Two years back, even every transaction of purchase and sale has been covered by TDS or TCS provision by way of section 194Q & Section 206C(1H).

 The share market has witnessed enormous growth as far as retail investors are concerned and reporting requirements is a little cumbersome at the time of filing income tax returns.

Another possible way of going forward in the Union Budget – 2023 could be by making the TDS / TCS applicability of the shares and mutual fund transactions. The transactions are the part of the well organized system and the data/information is duly available with the income tax department by way of Statement of Financial Transactions (SFT) furnished by the brokers and mutual fund houses.

The news from the finance ministry & the media already suggest that the capital gain taxation regime is proposed to be simplified as under:

  1. The different period of holding exists for recognizing the short term capital assets vis a vis long term capital assets. It ranges from 1 years to a period of 3 years. It is different for shares, land/ building vis a vis other assets.  It is likely that the distinction vis a vis class of assets would be removed.
  2. The tax rate is also different and it could be in the range of 10% to 30%. Like, shares with more than one year of holding period is taxable at 10% whereas land & building etc with a holding period of more than 2 years is taxable at 20%. Shares with a holding period of less than a year sold through stock exchange are taxable at 15% whereas other short term capital assets are taxable at the applicable tax slab of the transferor.

It has created enough confusion and complexity.

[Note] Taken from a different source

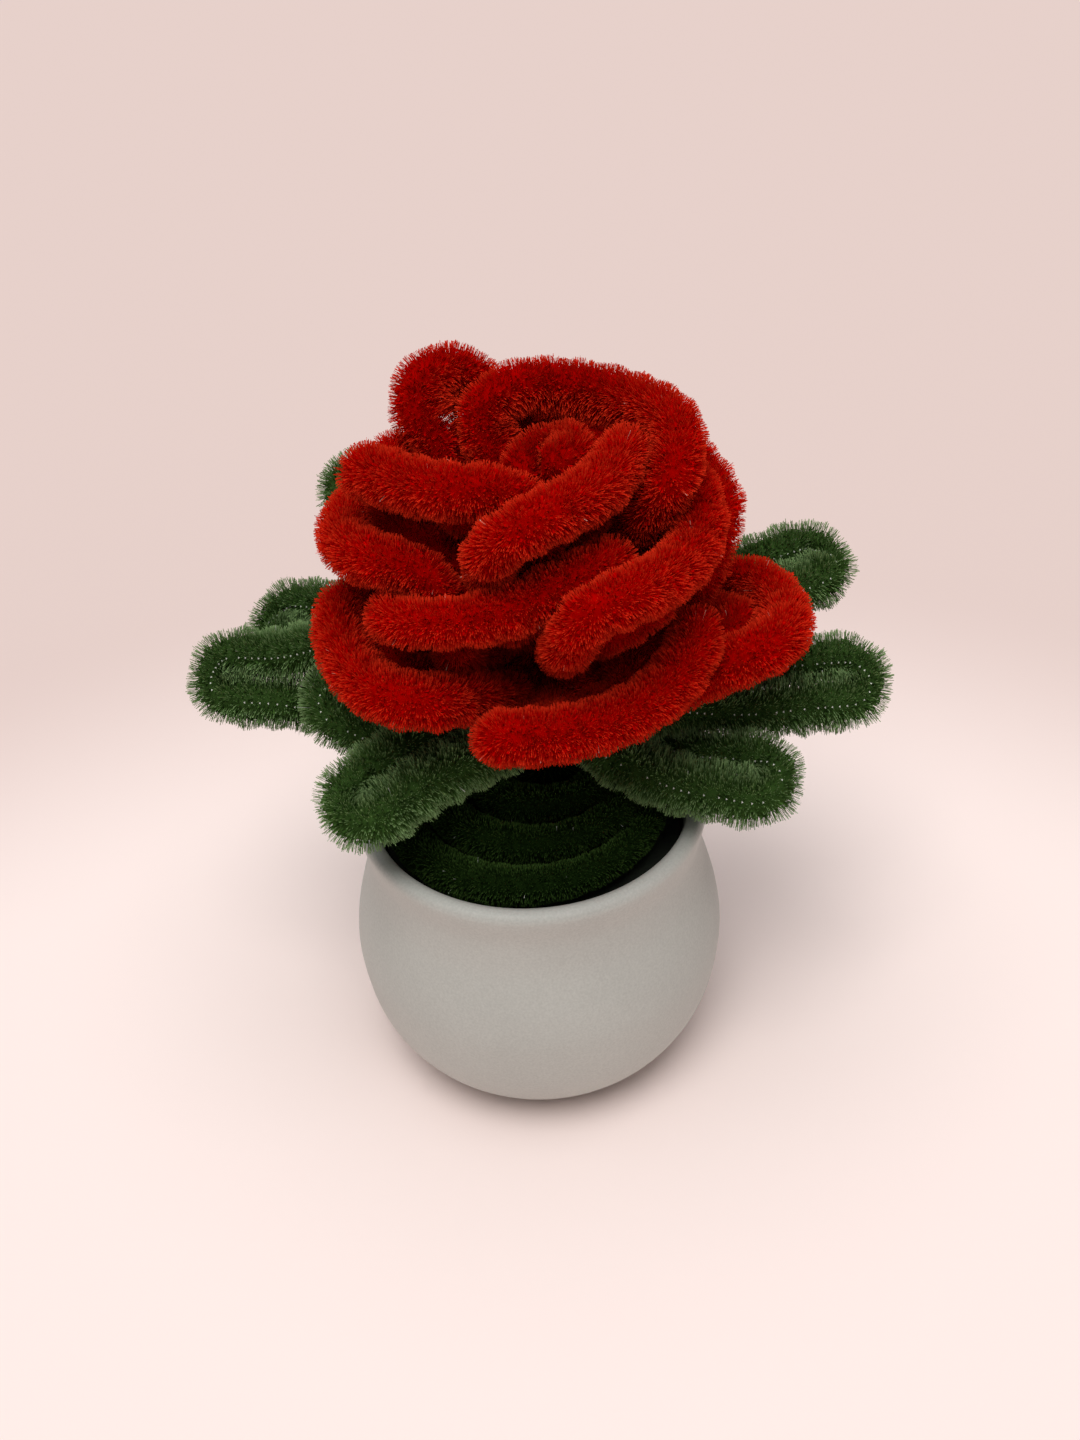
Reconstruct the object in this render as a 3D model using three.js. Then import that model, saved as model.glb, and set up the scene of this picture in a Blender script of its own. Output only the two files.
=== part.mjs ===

Now, the issue is further complicated by the fact that the land/building, shears etc could either be considered as Capital Asses or could also be the  part of the stock in trade of the Taxpayers which will also affect the tax liability of the taxpayers.

One easy approach which may be under consideration of the taxmen could be by providing the simplified and specific tax procedure for taxation of shares and mutual funds. The taxation may be provided at source itself with benefit of tax credit or adjustment against other income of the taxpayers.  As a result, the taxpayers will be more concerned at the time of filing tax returns vis a vis sale figures reported in the ITR & its tax credit. The capital gain regime could turn out to be an easy mode of taxation by covering it with TDS provision.

For this, the following changes may be introduced in the Income Tax Law for its easy & convenient implementation:

  1. Provide for the flat rate of taxation for shares and mutual funds by removing the distinction between short term vs. long term assets and by removing the need of classifying it as capital assets or stock in trade.
  2. The information as to the cost of the acquisition is available with the mutual fund houses. The same is available with the share broking houses as well. However, in case of shares acquired by way of gift or will, the mechanism may be introduced to link the cost with the original owner’s cost of acquisition.
  3. The TDS rate as well as taxation head may be kept separate for the “Intra-Day Profit”. TDS may be provided in such a case on the intra-day profit alone & the broker may provide for the system of adjustment with the loss in the next transaction of intra-day profit. If the investor has a different account with a different broker then the taxpayers may not be allowed to adjust it at the time of filing income tax return as the broker is supposed to adjust the TDS in their next transactions. In short, the taxation may be governed by account-wise profit and not assess-wise profit in isolation.
  4. The TDS rate as well as taxation head may be kept separate for the “Future & Option”. TDS may be provided in such a case at the time of settlement or squaring off of the transactions. The broker may provide for the system of adjustment with the loss in the next transaction of F & O.

Above amendment with regard to the TDS on share transactions coupled with the flat rate of taxation may ease the burden of the taxpayers besides ensuring the handsome revenue flow to the Government Treasury.